### Job
Your task is to restate the data word for word.

### Source data
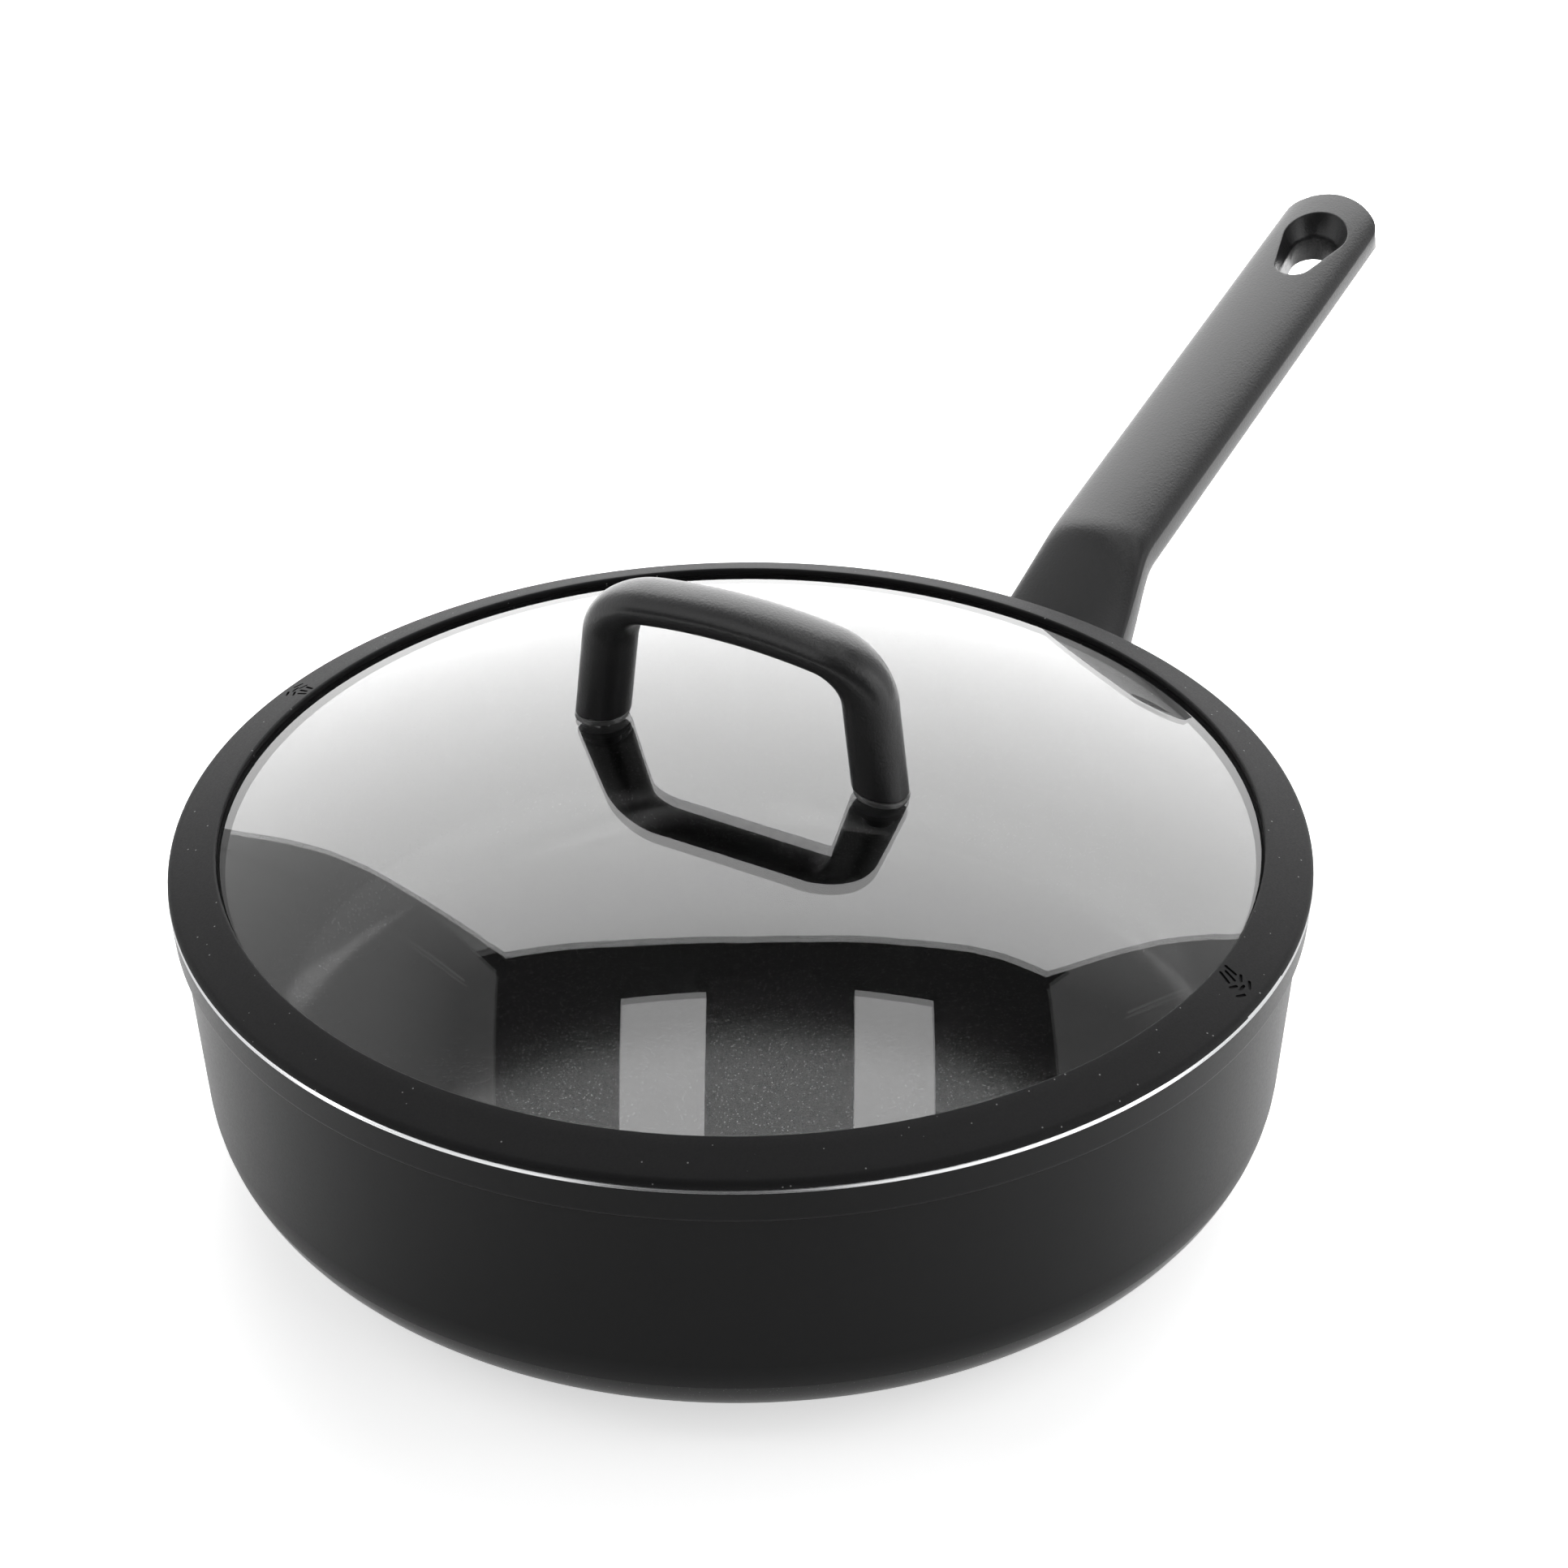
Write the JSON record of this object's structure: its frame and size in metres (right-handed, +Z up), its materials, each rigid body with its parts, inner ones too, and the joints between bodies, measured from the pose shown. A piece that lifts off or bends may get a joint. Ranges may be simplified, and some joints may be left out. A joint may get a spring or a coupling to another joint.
{
  "type": "saute pan",
  "caption": "Round saute pan with an upswept handle and a domed glass lid in a silicone rim with drain notches and a loop handle.",
  "frame": {"origin": "centre of the base's underside, on the surface that the pan stands on", "axes": "+Z up, +X from the pan's axis out along the long handle"},
  "size_m": [0.4865, 0.287, 0.1497],
  "materials": {
    "pan_coating": "matt black non-stick coating, with a bright bevel on the rim",
    "plate_steel": "turned",
    "boss_aluminium": "plain",
    "handle_plastic": "fine matt texture",
    "screw_steel": "plain",
    "lid_glass": "clear toughened glass",
    "silicone": "matt black silicone",
    "clear_gasket": "clear, glossy",
    "insert_brass": "knurled"
  },
  "bodies": {
    "pan": {"pan_body": "pan_coating", "induction_plate": "plate_steel", "handle_boss": "boss_aluminium", "handle": "handle_plastic", "handle_screw": "screw_steel", "handle_washer": "screw_steel"},
    "lid": {"lid_glass": "lid_glass", "silicone_rim": "silicone", "lid_handle": "handle_plastic", "left_gasket": "clear_gasket", "right_gasket": "clear_gasket", "left_insert": "insert_brass", "right_insert": "insert_brass", "left_lid_screw": "screw_steel", "right_lid_screw": "screw_steel", "left_washer": "screw_steel", "right_washer": "screw_steel", "left_seal": "silicone", "right_seal": "silicone"}
  },
  "joints": [
    {"name": "lid_lift", "type": "slide", "parent": "pan", "child": "lid", "axis": [0, 0, 1], "range_m": [0, 0.08]}
  ]
}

### Response to the exercise
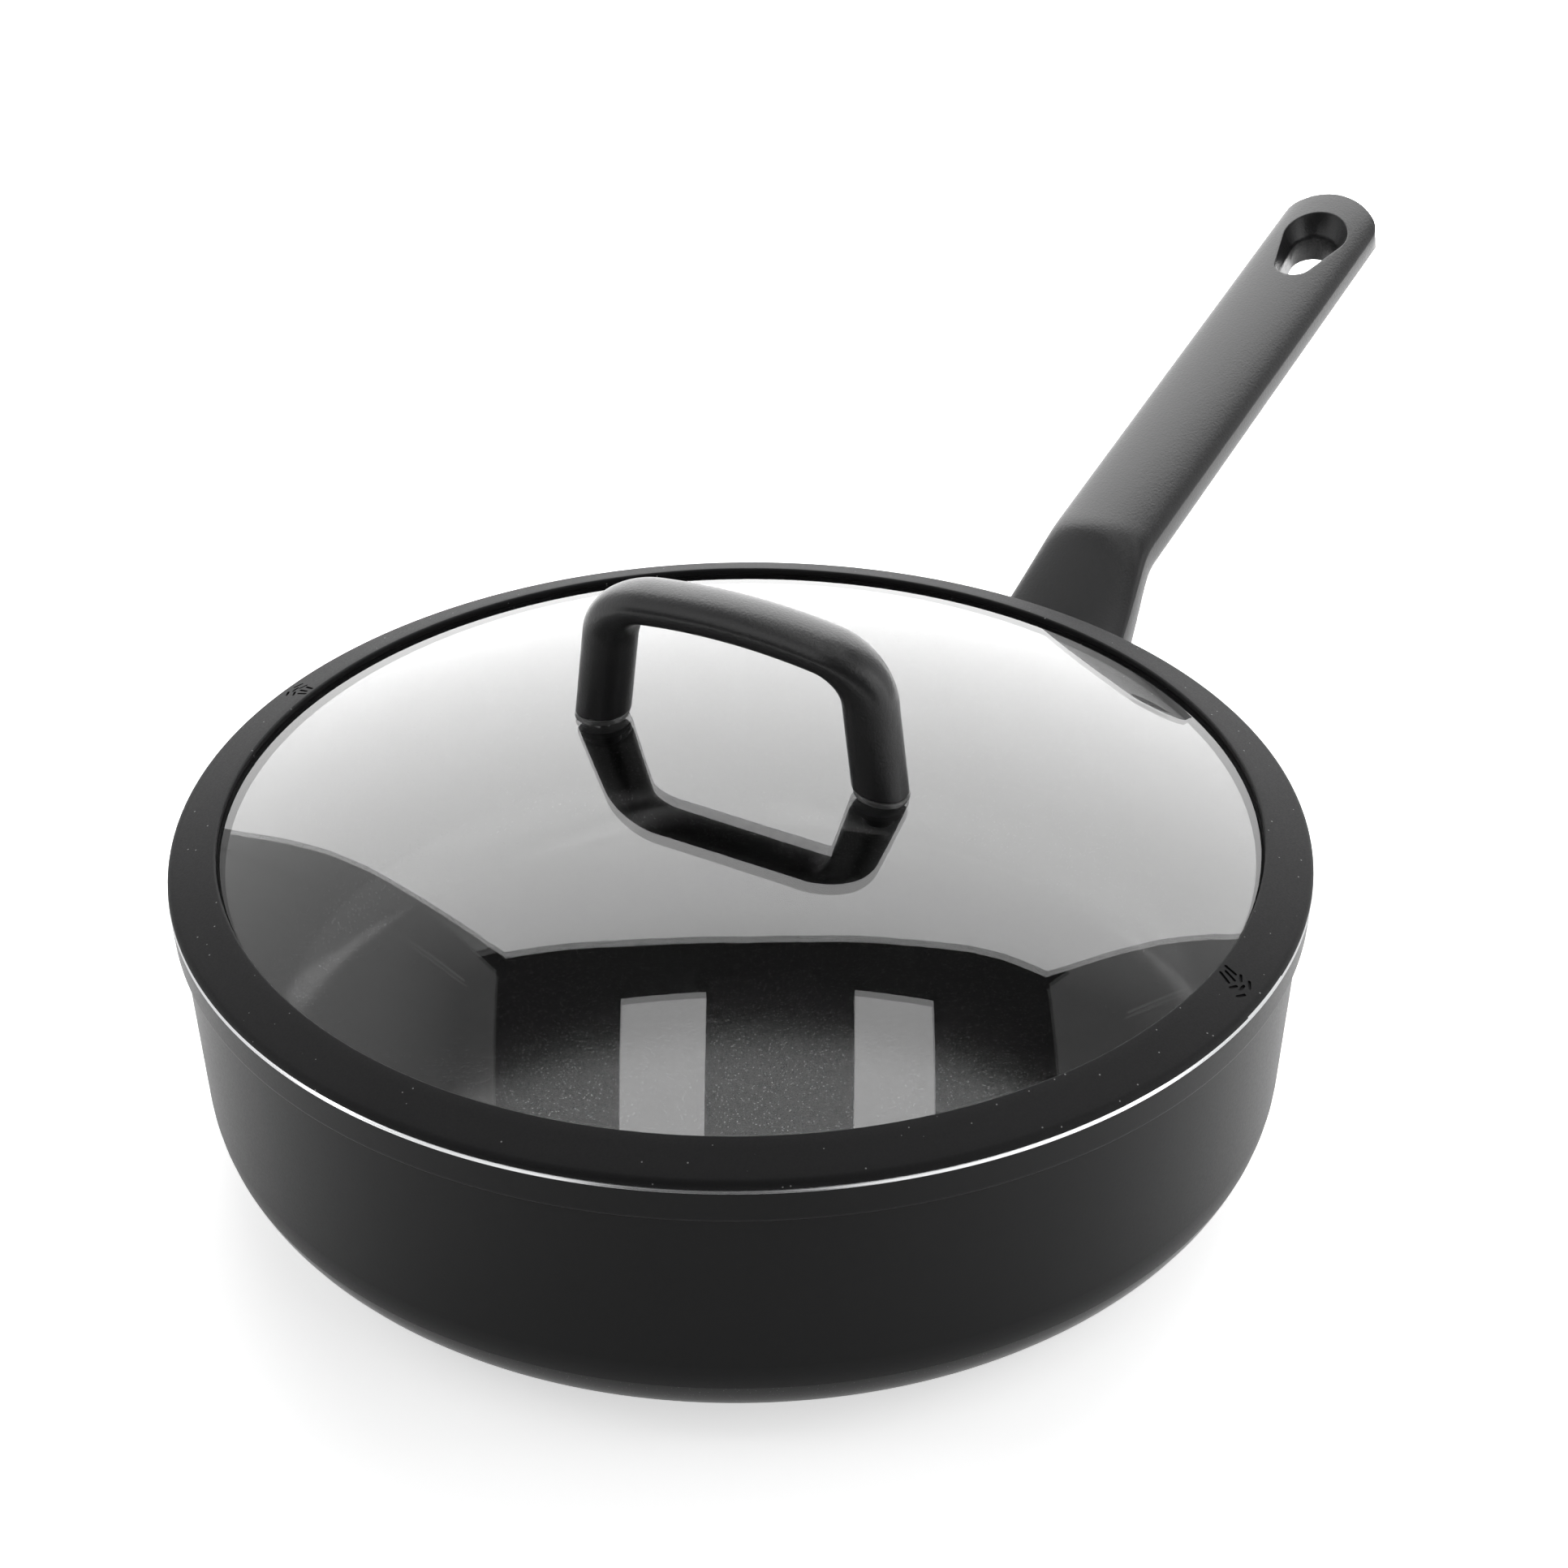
Write the JSON record of this object's structure: its frame and size in metres (right-handed, +Z up), its materials, each rigid body with its parts, inner ones too, and the joints between bodies, measured from the pose shown. A piece that lifts off or bends may get a joint. Ranges may be simplified, and some joints may be left out. A joint may get a spring or a coupling to another joint.
{
  "type": "saute pan",
  "caption": "Round saute pan with an upswept handle and a domed glass lid in a silicone rim with drain notches and a loop handle.",
  "frame": {"origin": "centre of the base's underside, on the surface that the pan stands on", "axes": "+Z up, +X from the pan's axis out along the long handle"},
  "size_m": [0.4865, 0.287, 0.1497],
  "materials": {
    "pan_coating": "matt black non-stick coating, with a bright bevel on the rim",
    "plate_steel": "turned",
    "boss_aluminium": "plain",
    "handle_plastic": "fine matt texture",
    "screw_steel": "plain",
    "lid_glass": "clear toughened glass",
    "silicone": "matt black silicone",
    "clear_gasket": "clear, glossy",
    "insert_brass": "knurled"
  },
  "bodies": {
    "pan": {"pan_body": "pan_coating", "induction_plate": "plate_steel", "handle_boss": "boss_aluminium", "handle": "handle_plastic", "handle_screw": "screw_steel", "handle_washer": "screw_steel"},
    "lid": {"lid_glass": "lid_glass", "silicone_rim": "silicone", "lid_handle": "handle_plastic", "left_gasket": "clear_gasket", "right_gasket": "clear_gasket", "left_insert": "insert_brass", "right_insert": "insert_brass", "left_lid_screw": "screw_steel", "right_lid_screw": "screw_steel", "left_washer": "screw_steel", "right_washer": "screw_steel", "left_seal": "silicone", "right_seal": "silicone"}
  },
  "joints": [
    {"name": "lid_lift", "type": "slide", "parent": "pan", "child": "lid", "axis": [0, 0, 1], "range_m": [0, 0.08]}
  ]
}